--- RECORDS FOR THIS TASK ---
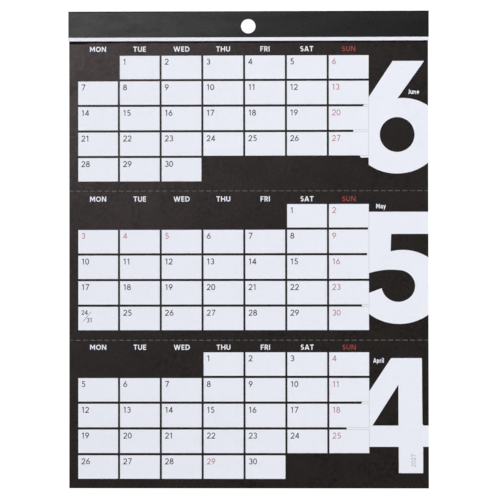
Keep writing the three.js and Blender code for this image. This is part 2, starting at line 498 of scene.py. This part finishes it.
def leaf_print(month, row):
    """All that is printed on one leaf, as pairs of an ink and its shapes, undermost first."""
    white, black = LARGE_NUMERALS[MONTHS[month][0]]()
    blanks = missing_sundays(month, ROW_TOPS[row], ROW_PITCHES[row])
    cells, outlines, grey, red = printed_days(month, ROW_TOPS[row], ROW_PITCHES[row])
    weekdays = weekday_names(WEEKDAY_BASES[row])
    year = written(YEAR, YEAR_HEIGHT, YEAR_PEN)[0] if month == YEAR_LEAF else []
    return [
        ("white", white), ("black", black + blanks), ("outline", outlines), ("white", cells),
        ("fibre", torn_fibres(row)), ("white", sum(weekdays[:SUNDAY], []) + month_name(month)),
        ("orange", weekdays[SUNDAY]), ("grey", grey), ("red", red),
        ("faint", moved(year, YEAR_PLACE, quarter_turn=True)),
        # On the top leaf, the painted shadow under the header's lower edge
        ("crease_shadow", [uneven_crease()] if row == 0 else []),
    ]


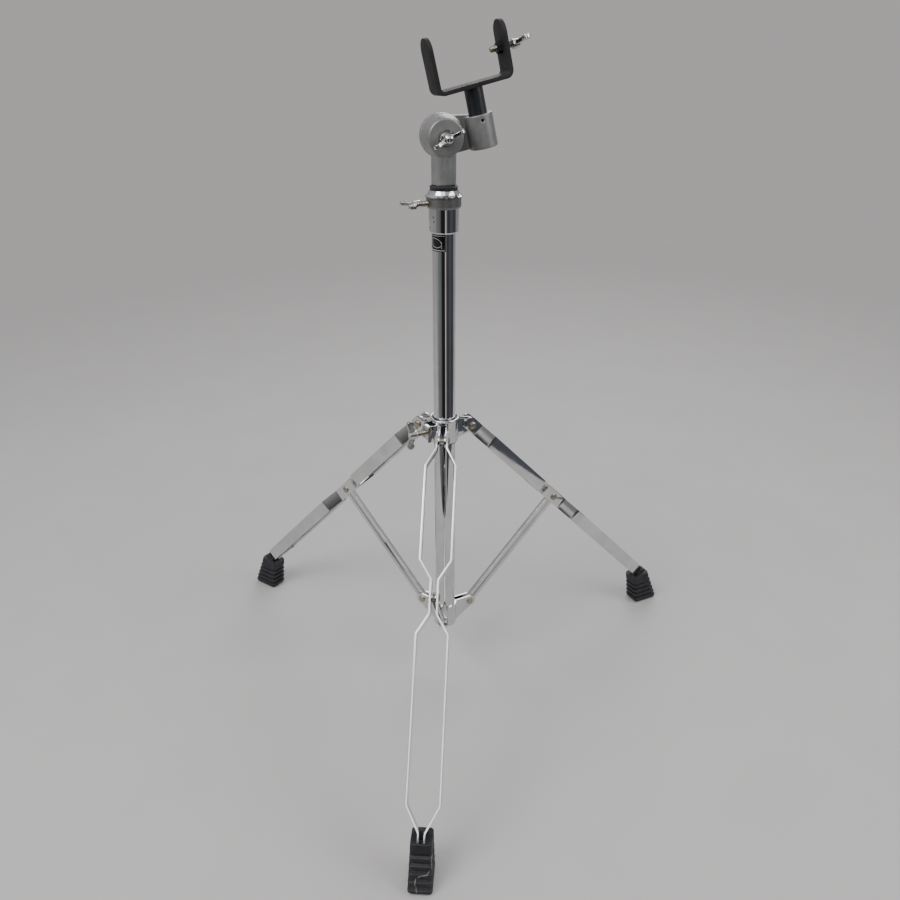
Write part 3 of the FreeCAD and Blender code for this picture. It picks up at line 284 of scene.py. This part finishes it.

--- EXERCISE DIRECTIONS ---
Please restate the records in full, word for word.

--- RESPONSE TO THIS EXERCISE ---
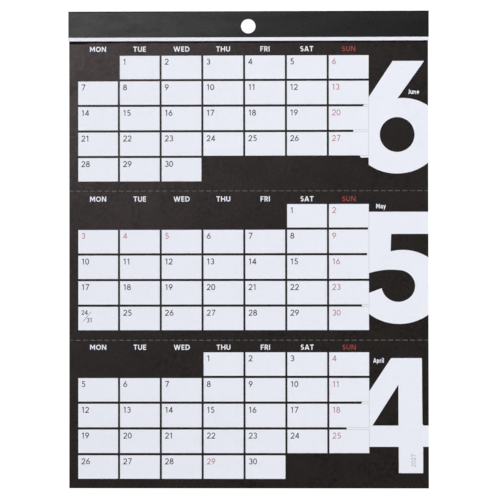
Keep writing the three.js and Blender code for this image. This is part 2, starting at line 498 of scene.py. This part finishes it.
def leaf_print(month, row):
    """All that is printed on one leaf, as pairs of an ink and its shapes, undermost first."""
    white, black = LARGE_NUMERALS[MONTHS[month][0]]()
    blanks = missing_sundays(month, ROW_TOPS[row], ROW_PITCHES[row])
    cells, outlines, grey, red = printed_days(month, ROW_TOPS[row], ROW_PITCHES[row])
    weekdays = weekday_names(WEEKDAY_BASES[row])
    year = written(YEAR, YEAR_HEIGHT, YEAR_PEN)[0] if month == YEAR_LEAF else []
    return [
        ("white", white), ("black", black + blanks), ("outline", outlines), ("white", cells),
        ("fibre", torn_fibres(row)), ("white", sum(weekdays[:SUNDAY], []) + month_name(month)),
        ("orange", weekdays[SUNDAY]), ("grey", grey), ("red", red),
        ("faint", moved(year, YEAR_PLACE, quarter_turn=True)),
        # On the top leaf, the painted shadow under the header's lower edge
        ("crease_shadow", [uneven_crease()] if row == 0 else []),
    ]


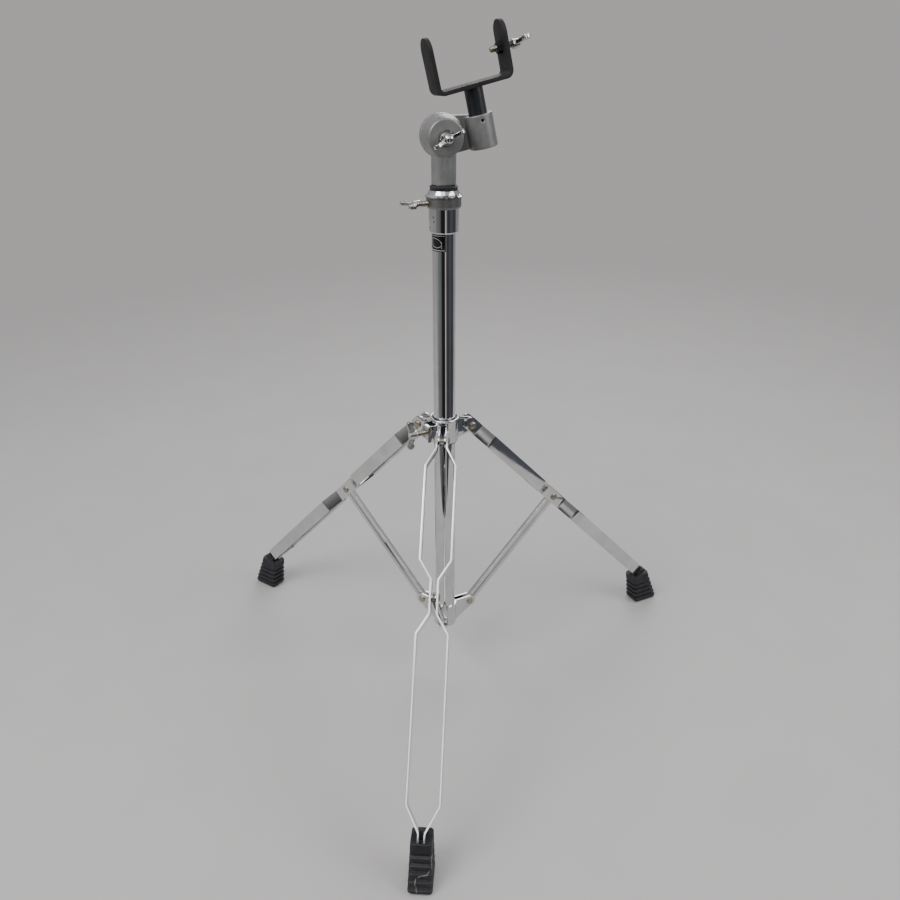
Write part 3 of the FreeCAD and Blender code for this picture. It picks up at line 284 of scene.py. This part finishes it.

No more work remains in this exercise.